Ахматова использует цитаты — явные и скрытые — не только для того, чтобы подключить смыслы цитируемого текста к значению собственного стихотворения. Брошенная вскользь цитата дает сигнал понимающему читателю, показывает, что они с автором принадлежат к одному кругу — кругу культуры, постоянно сужающемуся под давлением самодовольной тупости и произвола.

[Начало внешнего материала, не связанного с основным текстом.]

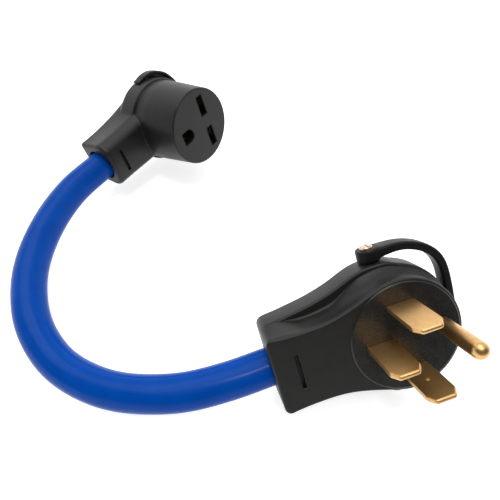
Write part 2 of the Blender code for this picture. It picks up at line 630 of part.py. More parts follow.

В Книге Судей в Ветхом Завете есть одна история. В ходе войны между разными коленами израилевыми Иеффай, бывший военачальником, разгромив основную часть вражеского войска, приказал поставить посты на всех переправах через Иордан. Часовые требовали от всех проходящих сказать только одно слово — «колос» («шибболет» по-древнееврейски). В диалекте ефремлян, с которыми он воевал, не было звука «ш», поэтому они произносили не «шибболет», а «сибболет», сразу выдавая себя. Сорок две тысячи ефремлян, согласно библейской истории, были таким образом обнаружены и казнены. С тех пор слово шибболет стало термином, обозначающим своего рода невидимый пароль, особенность речи, по которой можно сразу отличить своих от чужих.

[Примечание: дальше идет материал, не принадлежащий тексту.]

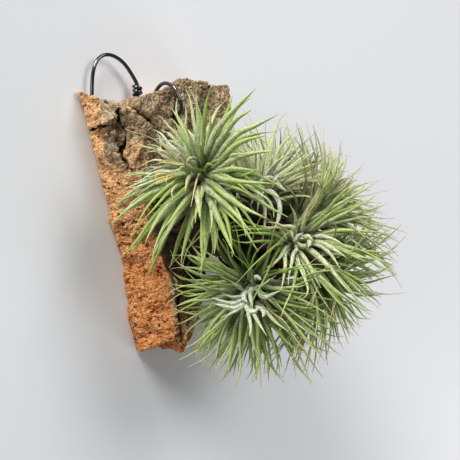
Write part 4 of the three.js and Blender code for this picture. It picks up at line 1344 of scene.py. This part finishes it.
class OBJECT_OT_make_old_growth(bpy.types.Operator):
    """Makes the old stems, the roots that hold them to the bark, and the dead leaves under the rosettes"""

    bl_idname = "object.air_plant_old_growth"
    bl_label = "Old Stems and Roots"

    def execute(self, context):
        settings = context.scene.air_plant_clump.old_growth
        bark = bpy.data.objects.get("bark")
        if bark is None:
            raise RuntimeError("the roots need the bark: make it first")
        mesh = remeshed("old_stems", 0.7 * MM)
        values = {"Depth": 4 * MM, "Material": stem_material(settings)}
        dress(grown("stem_wood", mesh, stem_tree(), values), "old_stems")

        surface = BVHTree.FromObject(bark, context.evaluated_depsgraph_get())
        tree = blade_tree()
        roots = []
        for seed in range(settings.roots):
            line = root_line(surface, seed)
            beside = unit(np.cross(line[-1] - line[0], (0, 0, 1)))
            halves = np.linspace(0.42, 0.14, len(line)) * lerp(0.7, 1.2, draw(seed, 4))
            roots.append(Chain(line, beside, halves, 1, 0, tone=draw(seed, 5)))
        values = {"Sides": 5, "Material": root_material(settings)}
        dress(grown("roots", chain_mesh("roots", roots), tree, values), None)

        dead = []
        for seed, rosette in enumerate(ROSETTES, 1):
            dead += [dead_leaf(rosette, seed, index) for index in range(settings.dead_leaves)]
            dead += [strand(rosette, seed, index) for index in range(rosette.strands)]
        values = {"Sides": 8, "Material": dead_leaf_material(settings)}
        dress(grown("dead_leaves", chain_mesh("dead_leaves", dead), tree, values), None)
        return {"FINISHED"}


class OBJECT_OT_grow_rosettes(bpy.types.Operator):
    """Grows the leaves of the rosettes, each rosette as one piece"""

    bl_idname = "object.air_plant_rosettes"
    bl_label = "Rosettes"

    def execute(self, context):
        settings = context.scene.air_plant_clump.leaves
        grower = Grower()
        grower.grow_all(settings.extra)
        tree = blade_tree()
        values = {"Sides": 10, "Material": leaf_material(settings)}
        for seed, rosette in enumerate(ROSETTES, 1):
            leaves = [leaf for leaf in grower.leaves[rosette.name] if standing(rosette, leaf)]
            chains = [heart(rosette)]
            chains += [living_leaf(rosette, seed, leaf, settings) for leaf in leaves]
            chains += [curl(rosette, *placed) for placed in CURLS.get(rosette.name, ())]
            name = "leaves_" + rosette.name
            dress(grown(name, chain_mesh(name, chains), tree, values), "rosette_" + rosette.name)
        return {"FINISHED"}


# The stage

CAMERA_DISTANCE = 480
CLUMP_MIDDLE = Vector((8, -5.5, 55.5))
IMAGE_OFFSET = (-11.8, 2.6)  # of the picture's middle from the clump's, to the right and up
MM_PER_PIXEL = 0.37
IMAGE_PIXELS = 460
FLOOR_HALF = 3.0  # in metres

# Where the lights stand from the clump's middle, in millimetres to the picture's right, up and out of it,
# their size in metres, and their strength as a share of the key light's

LIGHTS = {
    "key": ((-450, 1330, 1170), 0.9, 1.0),
    "side": ((720, 560, 450), 0.6, 0.13),
    "fill": ((-1800, 180, 2700), 1.2, 0.52),
}


def add_light(name, place, target, size, power):
    light = bpy.data.lights.new(name, "AREA")
    light.shape = "DISK"
    light.size = size
    light.energy = power
    lamp = bpy.data.objects.new(name, light)
    bpy.context.scene.collection.objects.link(lamp)
    lamp.location = place * MM
    lamp.rotation_euler = (place - target).to_track_quat("Z", "Y").to_euler()


class OBJECT_OT_make_stage(bpy.types.Operator):
    """Makes the plain pale floor, the soft lights and the camera"""

    bl_idname = "object.air_plant_stage"
    bl_label = "Stage"

    def execute(self, context):
        settings = context.scene.air_plant_clump.stage
        scene = context.scene
        corners = [(-FLOOR_HALF, -FLOOR_HALF, 0), (FLOOR_HALF, -FLOOR_HALF, 0)]
        corners += [(FLOOR_HALF, FLOOR_HALF, 0), (-FLOOR_HALF, FLOOR_HALF, 0)]
        mesh = bpy.data.meshes.new("floor")
        mesh.from_pydata(corners, [], [(0, 1, 2, 3)])
        mesh.materials.append(floor_material(settings))
        new_piece("floor", mesh)

        axes = Matrix((PICTURE_RIGHT, (0, 1, 0), PICTURE_OUT)).transposed()
        camera = bpy.data.cameras.new("camera")
        camera.angle = 2 * math.atan(MM_PER_PIXEL * IMAGE_PIXELS / 2 / CAMERA_DISTANCE)
        scene.camera = bpy.data.objects.new("camera", camera)
        scene.collection.objects.link(scene.camera)
        place = CLUMP_MIDDLE + axes @ Vector((*IMAGE_OFFSET, CAMERA_DISTANCE))
        scene.camera.matrix_world = Matrix.LocRotScale(place * MM, axes, None)

        for name, (offset, size, share) in LIGHTS.items():
            add_light(name, CLUMP_MIDDLE + axes @ Vector(offset), CLUMP_MIDDLE, size, share * settings.key)
        # A small one for the floor below the clump in the picture
        add_light("background", Vector((420, -330, 200)), Vector((90, -130, 0)), 0.3, 0.024 * settings.key)

        world = bpy.data.worlds.new("studio")
        world.use_nodes = True
        surroundings = world.node_tree.nodes["Background"].inputs
        surroundings["Color"].default_value = (0.93, 0.96, 1.0, 1)
        surroundings["Strength"].default_value = settings.fill
        scene.world = world
        scene.view_settings.view_transform = "Standard"
        scene.view_settings.look = "Medium High Contrast"
        return {"FINISHED"}


class VIEW3D_PT_air_plants(bpy.types.Panel):
    """Lists the pieces of the clump"""

    bl_label = "Air Plant Clump"
    bl_idname = "VIEW3D_PT_air_plants"
    bl_space_type = "VIEW_3D"
    bl_region_type = "UI"
    bl_category = "Air Plants"

    def draw(self, context):
        settings = context.scene.air_plant_clump
        for group, operator in GROUPS:
            box = self.layout.box()
            box.operator(operator.bl_idname)
            values = getattr(settings, group)
            for name in values.__annotations__:
                box.prop(values, name)


GROUPS = (
    ("cork", OBJECT_OT_make_cork),
    ("wire", OBJECT_OT_make_wire),
    ("old_growth", OBJECT_OT_make_old_growth),
    ("leaves", OBJECT_OT_grow_rosettes),
    ("stage", OBJECT_OT_make_stage),
)
CLASSES = (
    LeafSettings, OldGrowthSettings, CorkSettings, WireSettings, StageSettings, ClumpSettings,
    *(operator for _, operator in GROUPS), VIEW3D_PT_air_plants,
)


def register():
    for item in CLASSES:
        bpy.utils.register_class(item)
    bpy.types.Scene.air_plant_clump = bpy.props.PointerProperty(type=ClumpSettings)


def unregister():
    del bpy.types.Scene.air_plant_clump
    for item in reversed(CLASSES):
        bpy.utils.unregister_class(item)


def main():
    register()
    bpy.ops.object.air_plant_stage()
    bpy.ops.object.air_plant_cork()
    bpy.ops.object.air_plant_wire()
    bpy.ops.object.air_plant_old_growth()
    bpy.ops.object.air_plant_rosettes()


if __name__ == "__main__":
    main()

В культуре тридцатых годов такие пароли приобрели необычайно важное значение — употребляясь иногда сознательно, иногда бессознательно, они позволяли донести сообщение до своего читателя, показать принадлежность к обществу, где понимают друг друга с полуслова.

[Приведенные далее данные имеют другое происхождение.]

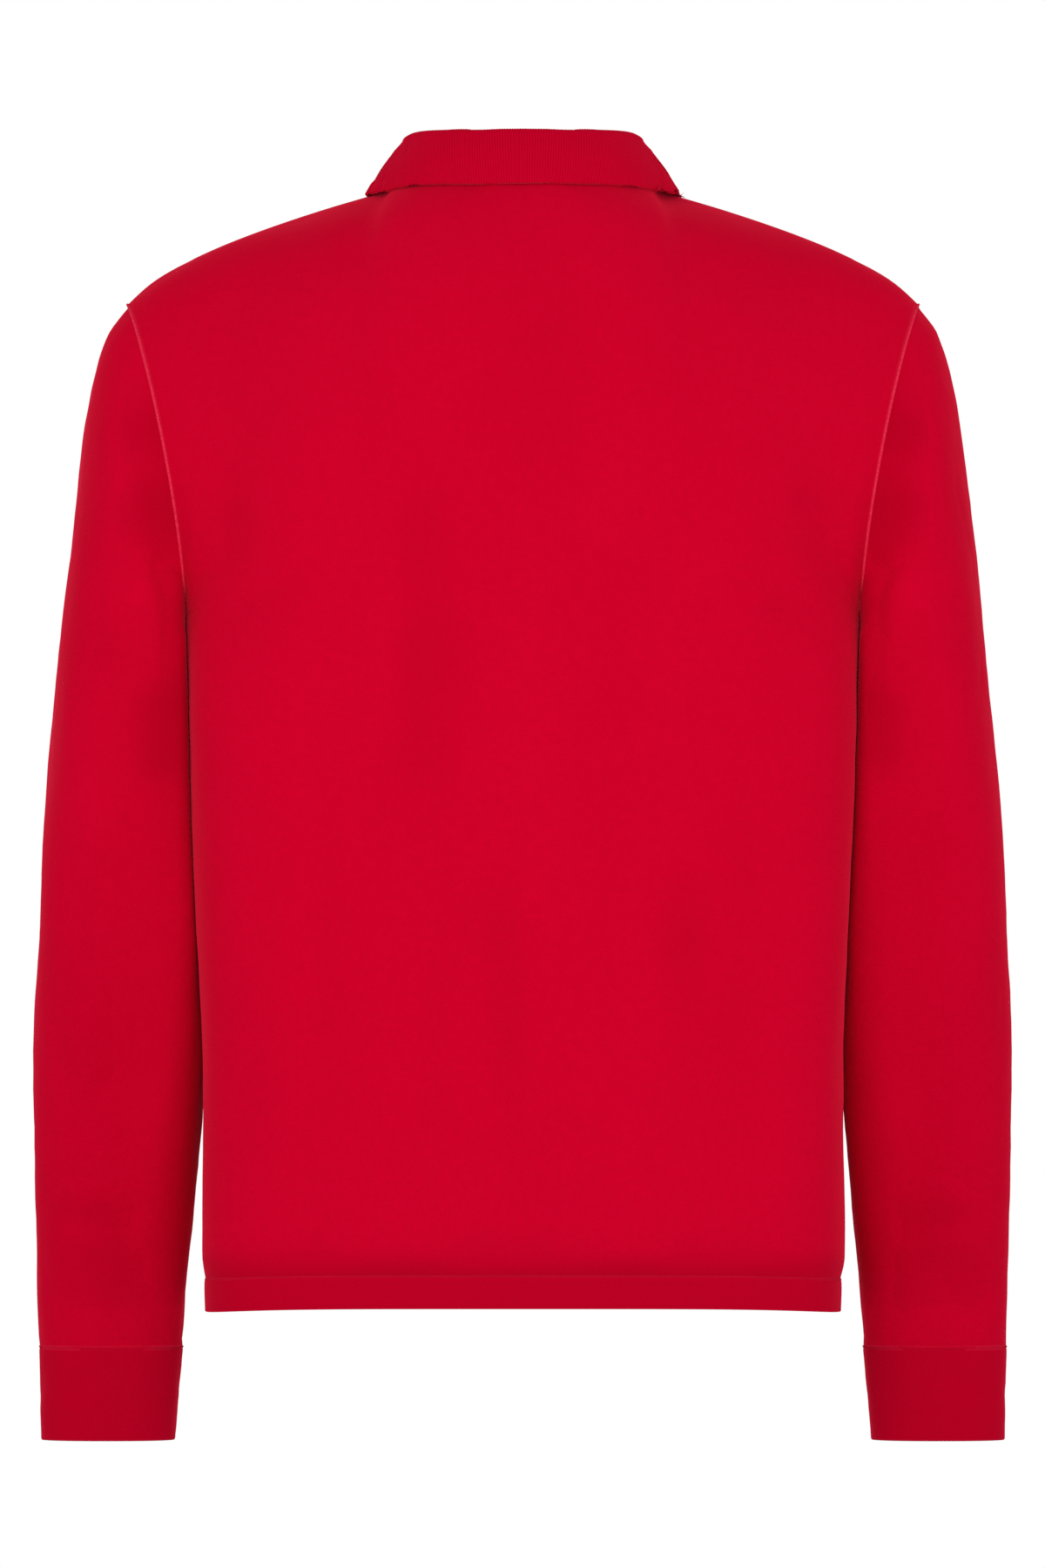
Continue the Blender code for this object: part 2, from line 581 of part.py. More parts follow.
def placket_strip(name, half_width, lift, wall, start, material):
    """A strip over the front's middle, made from the panel's points moved out by lift."""
    top = len(UPPER_FRONT) - 1
    slit = SLIT_STEP * top / ARMHOLE_STEPS
    steps = ARMHOLE_STEPS - SLIT_STEP
    levels = [slit + (top - slit) * i / steps for i in range(steps + 1)]
    if start > 0:
        levels[0] += start
    else:
        levels.insert(0, slit + start)
    grid = []
    for level in levels:
        stops = [half_width * i / STRIP_COLUMNS for i in range(STRIP_COLUMNS + 1)]
        grid.append(mirrored_row(half_row("front", upper_row("front", level), stops)))
    normals = grid_normals(grid, closed=False)
    grid = [[p + n * lift for p, n in zip(*line)] for line in zip(grid, normals)]
    return cloth_object(name, grid, normals, [wall] * len(grid), material)


def neck_outward(turn):
    """The level direction straight out from the neckline."""
    angle = math.radians(turn)
    reach = NECK_BACK_REACH if math.cos(angle) > 0 else NECK_FRONT_REACH
    return Vector((math.sin(angle) / NECK_HALF_WIDTH, math.cos(angle) / reach, 0)).normalized()


# A station with its fall's edge as a place
Anchor = namedtuple("Anchor", "turn stand lean swell x y z")


def anchors():
    """The collar's stations, with each fall's edge laid over its panel."""
    found = []
    for station in COLLAR:
        rest, normal = panel_point(station.panel, station.across, station.level)
        edge = rest + normal * (station.lift + RIB)
        found.append(Anchor(station.turn, station.stand, station.lean, station.swell, *edge))
    return found


def neck_turns(name):
    """The turns at which a panel's columns meet the neckline, from its middle to its side."""
    edge, neck = top_edge(name)
    stops = column_stops(length_of(edge), neck)[: NECK_COLUMNS + 1]
    start = 0 if name == "back" else 180
    return [start + (90 - start) * place / CURVE_SAMPLES for place in places(edge, stops)]


def collar_section(table, turn):
    """The collar's outer side at one turn: up the stand, over the fold and down the fall."""
    low = max(i for i, row in enumerate(table[:-1]) if row.turn <= turn)
    part = (turn - table[low].turn) / (table[low + 1].turn - table[low].turn)
    station = interpolated(table, low + part)
    base = neckline_point(turn) + Vector((0, 0, COLLAR_SEAT))
    out = neck_outward(turn)
    up = Vector((0, 0, 1))
    radius = RIB + FOLD_RADIUS
    lower = base - out * RIB
    upper = base + up * (station.stand - radius) - out * (RIB + station.lean)
    points = [lower.lerp(upper, i / STAND_STEPS) for i in range(STAND_STEPS + 1)]
    centre = upper + out * radius
    run = neckline_point(turn + 1) - neckline_point(turn - 1)
    crown = up * radius * run.length / math.hypot(run.x, run.y)
    for i in range(1, FOLD_STEPS + 1):
        bend = math.pi * i / FOLD_STEPS
        points.append(centre - out * radius * math.cos(bend) + crown * math.sin(bend))
    edge = Vector((station.x, station.y, station.z))
    start = points[-1]
    control = start.lerp(edge, 0.5) + (out + up) * station.swell
    for i in range(1, FALL_STEPS + 1):
        t = i / FALL_STEPS
        points.append(start * (1 - t) ** 2 + control * (2 * t * (1 - t)) + edge * t**2)
    return points


def collar(material):
    """The collar: one piece of rib knit, folded all round and open at the front."""
    table = anchors()
    turns = neck_turns("back") + neck_turns("front")[-2:0:-1] + [COLLAR[-1].turn]
    half = [collar_section(table, turn) for turn in turns]
    for point in half[0]:
        point.x = 0
    grid = [mirrored_row(list(line)) for line in zip(*half)]
    normals = grid_normals(grid, closed=False)
    normals[0] = [-direction for direction in mirrored_row([neck_outward(t) for t in turns])]
    return cloth_object("collar", grid, normals, [RIB] * len(grid), material)


def button(name, level, material):
    """A four-hole button, turned to lie on the top strip."""
    bm = bmesh.new()
    profile = (
        (0.0, BUTTON_HEIGHT - BUTTON_DISH),
        (BUTTON_RADIUS - BUTTON_RIM - BUTTON_ROUND, BUTTON_HEIGHT - BUTTON_DISH),
        (BUTTON_RADIUS - BUTTON_RIM, BUTTON_HEIGHT),
        (BUTTON_RADIUS - BUTTON_ROUND, BUTTON_HEIGHT),
        (BUTTON_RADIUS, BUTTON_HEIGHT - BUTTON_EDGE),
        (BUTTON_RADIUS - BUTTON_TAPER, BUTTON_ROUND),
        (BUTTON_RADIUS - BUTTON_FOOT, 0.0),
        (0.0, 0.0),
    )
    points = [bm.verts.new((r, 0, z)) for r, z in profile]
    edges = [bm.edges.new(pair) for pair in zip(points, points[1:])]
    bmesh.ops.spin(bm, geom=points + edges, axis=(0, 0, 1), cent=(0, 0, 0),
                   angle=2 * math.pi, steps=BUTTON_SIDES, use_merge=True)
    bmesh.ops.remove_doubles(bm, verts=bm.verts, dist=1e-6)
    bmesh.ops.recalc_face_normals(bm, faces=bm.faces)
    made = add_object(name, bm, material)
    for i in range(THREAD_HOLES):
        angle = math.pi / 4 + 2 * math.pi / THREAD_HOLES * i
        cutter = thread_hole(f"{name}_hole_{i}", angle)
        cutter.parent = made
        cut = made.modifiers.new(f"hole_{i}", "BOOLEAN")
        cut.object = cutter
        cut.operation = "DIFFERENCE"
    rest, normal = panel_point("front", 0.0, level)
    made.location = rest + normal * (LAYER + STRIP + BUTTON_SEAT)
    made.rotation_euler = normal.to_track_quat("Z", "Y").to_euler()
    return made


def thread_hole(name, angle):
    """A cutter for one of a button's holes."""
    bm = bmesh.new()
    bmesh.ops.create_cone(bm, cap_ends=True, segments=THREAD_HOLE_SIDES, radius1=THREAD_HOLE,
                          radius2=THREAD_HOLE, depth=BUTTON_HEIGHT * 3)
    mesh = bpy.data.meshes.new(name)
    bm.to_mesh(mesh)
    bm.free()
    made = bpy.data.objects.new(name, mesh)
    made.location = (
        THREAD_HOLE_REACH * math.cos(angle),
        THREAD_HOLE_REACH * math.sin(angle),
        BUTTON_HEIGHT / 2,
    )
    made.hide_render = True
    made.display_type = "WIRE"
    bpy.context.scene.collection.objects.link(made)
    return made


def main():
    for old in list(bpy.data.objects):
        bpy.data.objects.remove(old)
    jersey = material_of("jersey", RED, 0.9)
    rib = material_of("rib", RIB_RED, 0.9)
    plastic = material_of("button", BUTTON_RED, 0.35)
    shirt = bpy.data.objects.new("polo_shirt", None)
    bpy.context.scene.collection.objects.link(shirt)

    pieces = [panel("back", jersey), panel("front", jersey), collar(rib)]
    for word, side in (("left", 1), ("right", -1)):
        sleeve_walls = [CLOTH] * len(SLEEVE)
        pieces.append(tube(f"sleeve_{word}", SLEEVE, side, sleeve_walls, jersey))
        pieces.append(tube(f"cuff_{word}", CUFF, side, [DOUBLE] * len(CUFF), jersey))
    pieces.append(
        placket_strip("placket_under", SLIT_HALF_WIDTH - LAYER, 0.0, CLOTH, STRIP_END_GAP, jersey)
    )
    pieces.append(
        placket_strip("placket_top", STRIP_HALF_WIDTH, LAYER + STRIP, STRIP, -STRIP_TAIL, jersey)
    )
    for i, level in enumerate(BUTTON_LEVELS):
        pieces.append(button(f"button_{i + 1}", level, plastic))
    for piece in pieces:
        piece.parent = shirt


main()
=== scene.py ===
import math

import bmesh
import bpy
import numpy as np
from mathutils import Matrix, Vector, noise
from mathutils.bvhtree import BVHTree
from mathutils.kdtree import KDTree


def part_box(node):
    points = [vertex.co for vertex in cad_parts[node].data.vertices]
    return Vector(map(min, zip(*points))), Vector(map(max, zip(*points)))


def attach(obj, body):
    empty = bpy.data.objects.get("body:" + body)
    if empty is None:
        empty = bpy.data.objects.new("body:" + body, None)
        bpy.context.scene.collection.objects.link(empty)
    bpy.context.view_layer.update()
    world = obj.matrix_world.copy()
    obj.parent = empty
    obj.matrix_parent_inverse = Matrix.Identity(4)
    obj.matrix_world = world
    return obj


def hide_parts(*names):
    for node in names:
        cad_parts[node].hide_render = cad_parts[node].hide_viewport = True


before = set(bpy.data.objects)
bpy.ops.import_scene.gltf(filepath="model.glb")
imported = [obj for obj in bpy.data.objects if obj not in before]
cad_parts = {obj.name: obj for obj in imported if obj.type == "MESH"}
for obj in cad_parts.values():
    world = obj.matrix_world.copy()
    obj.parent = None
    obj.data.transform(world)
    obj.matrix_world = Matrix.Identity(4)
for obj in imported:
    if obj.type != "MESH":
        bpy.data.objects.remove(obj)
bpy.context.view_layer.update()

print("frame loaded:", sorted(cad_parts))


def addNode(tree, kind, settings=None, sockets=None, output=0):
    node = tree.nodes.new("ShaderNode" + kind)
    for key, value in (settings or {}).items():
        setattr(node, key, value)
    for key, value in (sockets or {}).items():
        if isinstance(value, Wire):
            tree.links.new(value.socket, node.inputs[key])
        elif value is not None:
            node.inputs[key].default_value = value
    return Wire(tree, node.outputs[output])


class Wire:  # a shader socket that can stand in a sum
    def __init__(self, tree, socket):
        self.tree, self.socket = tree, socket

    def maths(self, operation, *values):
        return addNode(self.tree, "Math", {"operation": operation}, dict(enumerate(values)))

    def __add__(self, other):
        return self.maths("ADD", self, other)

    def __radd__(self, other):
        return self.maths("ADD", other, self)

    def __sub__(self, other):
        return self.maths("SUBTRACT", self, other)

    def __rsub__(self, other):
        return self.maths("SUBTRACT", other, self)

    def __mul__(self, other):
        return self.maths("MULTIPLY", self, other)

    def __rmul__(self, other):
        return self.maths("MULTIPLY", other, self)

    def sine(self):
        return self.maths("SINE", self)

    def cosine(self):
        return self.maths("COSINE", self)

    def zigzag(self, step):
        return self.maths("PINGPONG", self, step)

    def smooth(self, low, high):
        settings = {"interpolation_type": "SMOOTHSTEP"}
        return addNode(self.tree, "MapRange", settings, {"Value": self, "From Min": low, "From Max": high})


class Finish:  # a material and what feeds it
    def __init__(self, name, look):
        self.material = bpy.data.materials.new(name)
        self.material.use_nodes = True
        self.tree = self.material.node_tree
        self.shader = self.tree.nodes["Principled BSDF"]
        for socket, value in look.items():
            self.shader.inputs[socket].default_value = value

    def add(self, kind, settings=None, sockets=None, output=0):
        return addNode(self.tree, kind, settings, sockets, output)

    def blend(self, factor, first, second):
        return self.add("Mix", {"data_type": "RGBA"}, {0: factor, 6: first, 7: second}, 2)

    def speckle(self, place, scale, detail):
        return self.add("TexNoise", {}, {"Vector": place, "Scale": scale, "Detail": detail})

    def mapAxes(self, name):
        place = self.add("UVMap", {"uv_map": name})
        return [self.add("SeparateXYZ", {}, {0: place}, i) for i in (0, 1)]

    def paintShadeAndHighlight(self, look, plain):  # painted shade where the cloth lies double, painted highlight along its edges
        fromEdge, doubleShade = self.mapAxes("painted_light")
        shaded = self.blend(doubleShade, plain, look["doubleShadeColour"])
        edgeHighlight = (1 - fromEdge.smooth(*look["edgeHighlightReach"])) * look["edgeHighlightShare"]
        return self.blend(edgeHighlight, shaded, look["edgeHighlightColour"])

    def feed(self, socket, wire):
        self.tree.links.new(wire.socket, self.shader.inputs[socket])

    def bump(self, height, distance, strength):
        sockets = {"Height": height, "Distance": distance, "Strength": strength}
        self.feed("Normal", self.add("Bump", {}, sockets))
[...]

Взгляд на стихи поэтов, писавших «поверх барьеров» советской литературы, показывает, что они насыщены такого рода отсылками. И Ахматова — один из самых интересных примеров подобной поэтической практики. «Сферой поэтической памяти Ахматовой является вся область мировой культуры, и она — при сохранении высокой степени избирательности — свободно черпает из нее цитаты и реминисценции, которые оказываются при этом необычайно органично связанными с ее собственной темой»[73].
Кроме Библии главными книгами для нее в ту пору становятся «Божественная комедия» Данте и тома стихов и прозы Пушкина. Ахматовой всегда свойственно было не экстенсивное чтение, охватывающее все новые и новые имена и заглавия, а перечитывание в течение жизни небольшого количества книг, которые были важны для нее и в которых она каждый раз открывала новые смыслы — в зависимости от личного опыта, исторического контекста и собеседников, с которыми шел разговор об этих книгах.
Данте — один из самых важных для Ахматовой поэтов прошлого. Дантовский миф вошел в ахматовскую поэзию почти с самого начала, а кроме этого довольно рано стал частью ее литературной биографии. Так, Николай Гумилев посвящает семнадцатилетней Ахматовой цикл «Беатриче», где сам он предстает в образе Данте.
«Божественная комедия» — книга, которая была с Ахматовой всегда. В 1939 году отвечая на вопрос Лидии Чуковской о том, знает ли она итальянский язык, Ахматова «величаво и скромно» отвечает: «Я всю жизнь читаю Данта»[74]. Читает она его в подлиннике, по-итальянски. В Литературном музее Института русской литературы (Пушкинского дома) хранится принадлежавший Ахматовой экземпляр антологии итальянской поэзии, начинающейся с «Божественной комедии». В нем сохранились пометки Ахматовой, свидетельствующие о многократном и внимательном чтении — «разного рода подчеркивания, заметки на полях, крестики, отчеркивания, и т. п., а также разнообразные отсылки к другим местам в данном произведении или аналогии с другими авторами»[75].